TBC Classic dungeon quest stacking, one run many turn ins, Outland dungeon quests checklist, Hellfire Ramparts quests Weaken the Ramparts Dark Tidings


Route: The Golden Rules of Quest Stacking


If you follow only these rules, you’ll already be faster than most players.

Rule 1: Never enter a dungeon with an empty quest log.

If you’re about to zone in and you have fewer than 2–3 dungeon-related quests, pause and fix it unless you’re only there for a specific boss drop.


Rule 2: Don’t “half-stack.”

Half-stacking is worse than stacking nothing because it tricks you into thinking you’re being efficient while you’re still wasting a future run.


Rule 3: Every dungeon has “outside quests,” “inside quests,” and “drop-start quests.”

  • Outside quests are picked up at hubs or at the dungeon entrance.
  • Inside quests come from NPCs inside the instance or require speaking to an NPC inside.
  • Drop-start quests begin from an item that drops inside (often off a boss).
  • Your pre-stack checklist must include all three categories.


Rule 4: Escort quests are the #1 reason people lose a quest stack.

If a dungeon has an escort, plan it before you pull the nearby packs. Escorts are not “do it later” content.


Rule 5: You only need one person to hold a “drop-start” item at a time.

If a quest starts from an item drop and only one drops, decide ahead of time who will loot it and share the follow-up logic with the group.

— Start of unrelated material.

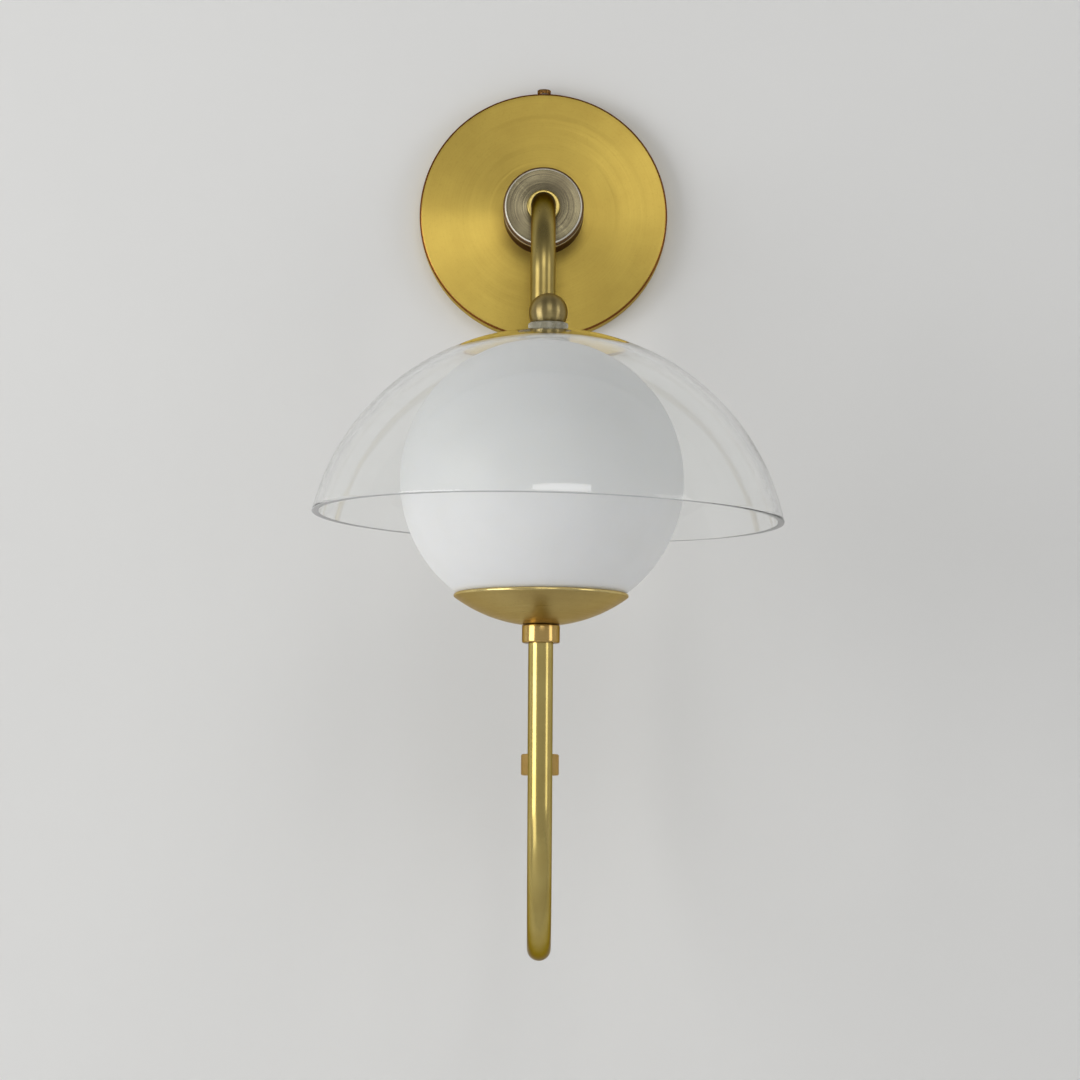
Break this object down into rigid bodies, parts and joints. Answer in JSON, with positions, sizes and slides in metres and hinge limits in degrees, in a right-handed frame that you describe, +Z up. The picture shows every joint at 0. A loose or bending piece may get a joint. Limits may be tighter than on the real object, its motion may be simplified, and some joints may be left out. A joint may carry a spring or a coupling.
{
  "type": "wall sconce",
  "caption": "Wall sconce with a round brass canopy, a J-shaped arm, a brass cup under an opal globe and a clear glass dome held by a ball finial.",
  "frame": {"origin": "centre of the canopy's back, on the wall, at the middle of the two wall screws", "axes": "+Z up, +X to the right of someone facing the wall, +Y into the wall; the lamp stands out along -Y"},
  "size_m": [0.2538, 0.3789, 0.5287],
  "materials": {
    "canopy_brass": "satin antique brass, light vertical and radial brushing",
    "polished_brass": "polished gold-coloured brass",
    "hub_nickel": "turned grey-brown antique nickel",
    "zinc_steel": "zinc-plated steel",
    "spring_steel": "bright spring steel",
    "opal_glass": "white opal glass, smooth and glossy",
    "clear_glass": "clear blown glass",
    "silicone": "translucent silicone",
    "ceramic": "glazed white ceramic",
    "lamp_core": "pale yellow light source",
    "block_plastic": "white moulded plastic",
    "earth_green": "green passivated steel",
    "insulation_brown": "brown lead insulation",
    "insulation_blue": "blue lead insulation",
    "insulation_green": "green lead insulation"
  },
  "bodies": {
    "fixture": {"crossbar": "zinc_steel", "ground_screw": "earth_green", "canopy": "canopy_brass", "hub": "hub_nickel", "hub_bushing": "polished_brass", "hub_nipple": "zinc_steel", "hub_earth_washer": "zinc_steel", "hub_nut": "zinc_steel", "rear_arm": "polished_brass", "coupling_ring": "polished_brass", "coupling_nipple": "zinc_steel", "front_arm": "polished_brass", "front_collar": "polished_brass", "cup_nipple": "zinc_steel", "cup_lock_washer": "zinc_steel", "cup_nut": "zinc_steel", "cup": "canopy_brass", "globe_gasket": "silicone", "lampholder_bracket": "zinc_steel", "globe_spring": "spring_steel", "lampholder": "ceramic", "lampholder_screws": "zinc_steel", "terminal_block": "block_plastic", "terminal_screws": "zinc_steel", "lead_live": "insulation_brown", "lead_neutral": "insulation_blue", "earth_lead": "insulation_green"},
    "globe": {"globe": "opal_glass", "top_bush": "polished_brass", "bush_washer": "silicone", "bush_nut": "polished_brass", "dome_pad": "silicone"},
    "dome": {"dome": "clear_glass"},
    "finial_washer": {"finial_washer": "silicone"},
    "finial": {"finial": "polished_brass"},
    "bulb": {"bulb_base": "ceramic", "bulb_pins": "spring_steel", "bulb_glass": "clear_glass", "bulb_core": "lamp_core"},
    "top_washer": {"thumbscrew_washer_top": "silicone"},
    "top_screw": {"thumbscrew_top": "polished_brass"},
    "bottom_washer": {"thumbscrew_washer_bottom": "silicone"},
    "bottom_screw": {"thumbscrew_bottom": "polished_brass"}
  },
  "joints": [
    {"name": "globe_lift", "type": "slide", "parent": "fixture", "child": "globe", "axis": [0, 0, 1], "range_m": [0, 0.09]},
    {"name": "dome_lift", "type": "slide", "parent": "globe", "child": "dome", "axis": [0, 0, 1], "range_m": [0, 0.11]},
    {"name": "finial_rise", "type": "slide", "parent": "dome", "child": "finial_washer", "axis": [0, 0, 1], "range_m": [0, 0.008]},
    {"name": "finial_turn", "type": "hinge", "parent": "finial_washer", "child": "finial", "pos_m": [0.0029, -0.252, -0.1], "axis": [0, 0, 1], "range_deg": [0, 2880]},
    {"name": "bulb_pull", "type": "slide", "parent": "fixture", "child": "bulb", "axis": [0, 0, 1], "range_m": [0, 0.016]},
    {"name": "top_screw_rise", "type": "slide", "parent": "fixture", "child": "top_washer", "axis": [0, 0, 1], "range_m": [0, 0.0042]},
    {"name": "top_screw_turn", "type": "hinge", "parent": "top_washer", "child": "top_screw", "pos_m": [0, -0.0065, 0.078], "axis": [0, 0, 1], "range_deg": [0, 2160]},
    {"name": "bottom_screw_drop", "type": "slide", "parent": "fixture", "child": "bottom_washer", "axis": [0, 0, -1], "range_m": [0, 0.0042]},
    {"name": "bottom_screw_turn", "type": "hinge", "parent": "bottom_washer", "child": "bottom_screw", "pos_m": [0, -0.0065, -0.078], "axis": [0, 0, -1], "range_deg": [0, 2160]}
  ],
  "couplings": [
    {"joint": "finial_rise", "follows": "finial_turn", "m_per_rad": 0.00015915},
    {"joint": "top_screw_rise", "follows": "top_screw_turn", "m_per_rad": 0.0001114},
    {"joint": "bottom_screw_drop", "follows": "bottom_screw_turn", "m_per_rad": 0.0001114}
  ]
}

Route: Prep Toolkit (What to Bring So You Don’t Break the Stack)


Bag space

Show up with extra bag space. Stacked quests often require looting multiple quest items, and many dungeons have high trash loot volume.


A quest log buffer

Try to keep at least 4–6 quest slots open. The most frustrating stacking failure is getting a drop-start quest and not being able to accept it.


Travel tools

  • Hearthstone placement matters (more on extraction later).
  • If you’re running multiple dungeons in one session, set your hearth to a hub that matches your plan, not where you happened to log out.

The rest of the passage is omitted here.